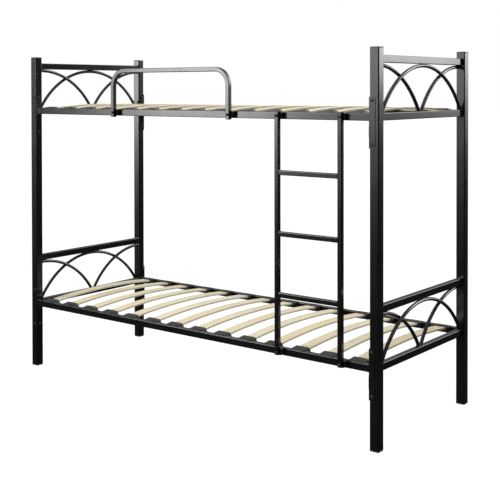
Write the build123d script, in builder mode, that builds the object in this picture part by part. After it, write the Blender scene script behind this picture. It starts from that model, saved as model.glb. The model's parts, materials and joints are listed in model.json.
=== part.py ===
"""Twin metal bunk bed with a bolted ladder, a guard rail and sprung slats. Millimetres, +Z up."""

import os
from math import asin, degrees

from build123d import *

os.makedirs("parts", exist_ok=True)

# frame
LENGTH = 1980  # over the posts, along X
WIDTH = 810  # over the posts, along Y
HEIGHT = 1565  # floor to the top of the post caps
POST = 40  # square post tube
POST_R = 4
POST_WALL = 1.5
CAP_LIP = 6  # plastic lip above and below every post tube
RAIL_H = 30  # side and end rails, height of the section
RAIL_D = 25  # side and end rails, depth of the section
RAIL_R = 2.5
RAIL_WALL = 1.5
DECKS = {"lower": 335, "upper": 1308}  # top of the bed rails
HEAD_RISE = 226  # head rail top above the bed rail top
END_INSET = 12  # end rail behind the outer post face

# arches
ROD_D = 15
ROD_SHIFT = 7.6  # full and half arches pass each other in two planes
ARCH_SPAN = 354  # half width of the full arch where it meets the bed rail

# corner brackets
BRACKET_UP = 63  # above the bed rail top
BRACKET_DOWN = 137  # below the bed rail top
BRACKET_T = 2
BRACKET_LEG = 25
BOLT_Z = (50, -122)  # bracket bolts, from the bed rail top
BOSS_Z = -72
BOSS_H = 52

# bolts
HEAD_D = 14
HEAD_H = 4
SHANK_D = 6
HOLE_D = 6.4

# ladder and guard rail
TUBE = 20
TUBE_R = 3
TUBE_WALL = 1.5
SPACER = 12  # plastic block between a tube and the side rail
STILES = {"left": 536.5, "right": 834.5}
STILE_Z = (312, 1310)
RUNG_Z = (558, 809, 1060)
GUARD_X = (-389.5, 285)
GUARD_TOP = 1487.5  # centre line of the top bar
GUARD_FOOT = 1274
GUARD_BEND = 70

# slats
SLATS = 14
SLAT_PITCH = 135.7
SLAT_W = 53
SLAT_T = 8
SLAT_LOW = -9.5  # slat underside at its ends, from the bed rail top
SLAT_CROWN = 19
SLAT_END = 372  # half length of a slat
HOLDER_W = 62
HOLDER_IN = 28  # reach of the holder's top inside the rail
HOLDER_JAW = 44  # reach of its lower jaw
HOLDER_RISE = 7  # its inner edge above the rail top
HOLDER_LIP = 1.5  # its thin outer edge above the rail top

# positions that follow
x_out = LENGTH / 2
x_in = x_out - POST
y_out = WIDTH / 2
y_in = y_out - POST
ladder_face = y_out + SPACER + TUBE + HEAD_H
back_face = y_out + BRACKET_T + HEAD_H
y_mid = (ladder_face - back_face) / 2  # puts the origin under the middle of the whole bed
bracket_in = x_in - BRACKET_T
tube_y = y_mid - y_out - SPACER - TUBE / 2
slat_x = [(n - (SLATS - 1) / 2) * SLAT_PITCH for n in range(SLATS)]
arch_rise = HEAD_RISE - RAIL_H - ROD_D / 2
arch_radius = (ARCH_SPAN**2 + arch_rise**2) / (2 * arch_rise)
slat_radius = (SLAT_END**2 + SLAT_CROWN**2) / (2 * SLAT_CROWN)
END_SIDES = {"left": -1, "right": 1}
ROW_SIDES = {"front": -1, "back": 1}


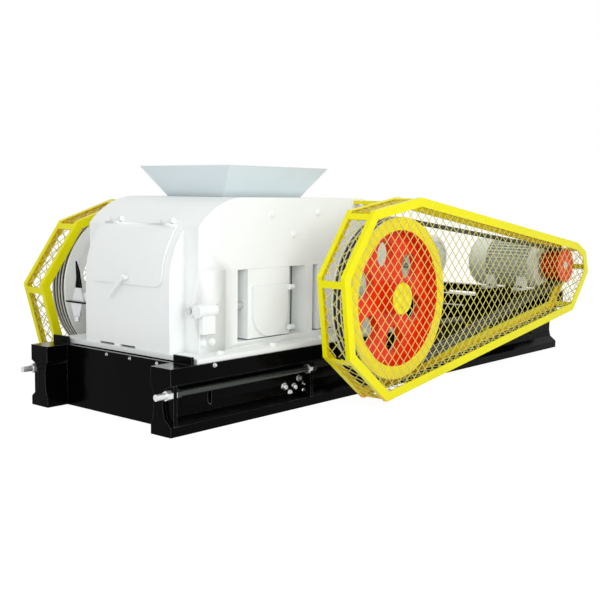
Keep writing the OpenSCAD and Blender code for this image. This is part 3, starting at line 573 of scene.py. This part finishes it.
·····
:: DIRECTIONS ::
Word for word, quote the lines of the material from the first line through the line with "ARCH_SPAN = 354", both ends included.

:: THE OUTPUT ::
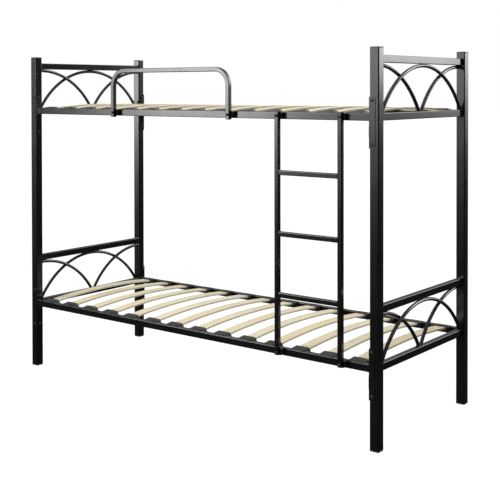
Write the build123d script, in builder mode, that builds the object in this picture part by part. After it, write the Blender scene script behind this picture. It starts from that model, saved as model.glb. The model's parts, materials and joints are listed in model.json.
=== part.py ===
"""Twin metal bunk bed with a bolted ladder, a guard rail and sprung slats. Millimetres, +Z up."""

import os
from math import asin, degrees

from build123d import *

os.makedirs("parts", exist_ok=True)

# frame
LENGTH = 1980  # over the posts, along X
WIDTH = 810  # over the posts, along Y
HEIGHT = 1565  # floor to the top of the post caps
POST = 40  # square post tube
POST_R = 4
POST_WALL = 1.5
CAP_LIP = 6  # plastic lip above and below every post tube
RAIL_H = 30  # side and end rails, height of the section
RAIL_D = 25  # side and end rails, depth of the section
RAIL_R = 2.5
RAIL_WALL = 1.5
DECKS = {"lower": 335, "upper": 1308}  # top of the bed rails
HEAD_RISE = 226  # head rail top above the bed rail top
END_INSET = 12  # end rail behind the outer post face

# arches
ROD_D = 15
ROD_SHIFT = 7.6  # full and half arches pass each other in two planes
ARCH_SPAN = 354  # half width of the full arch where it meets the bed rail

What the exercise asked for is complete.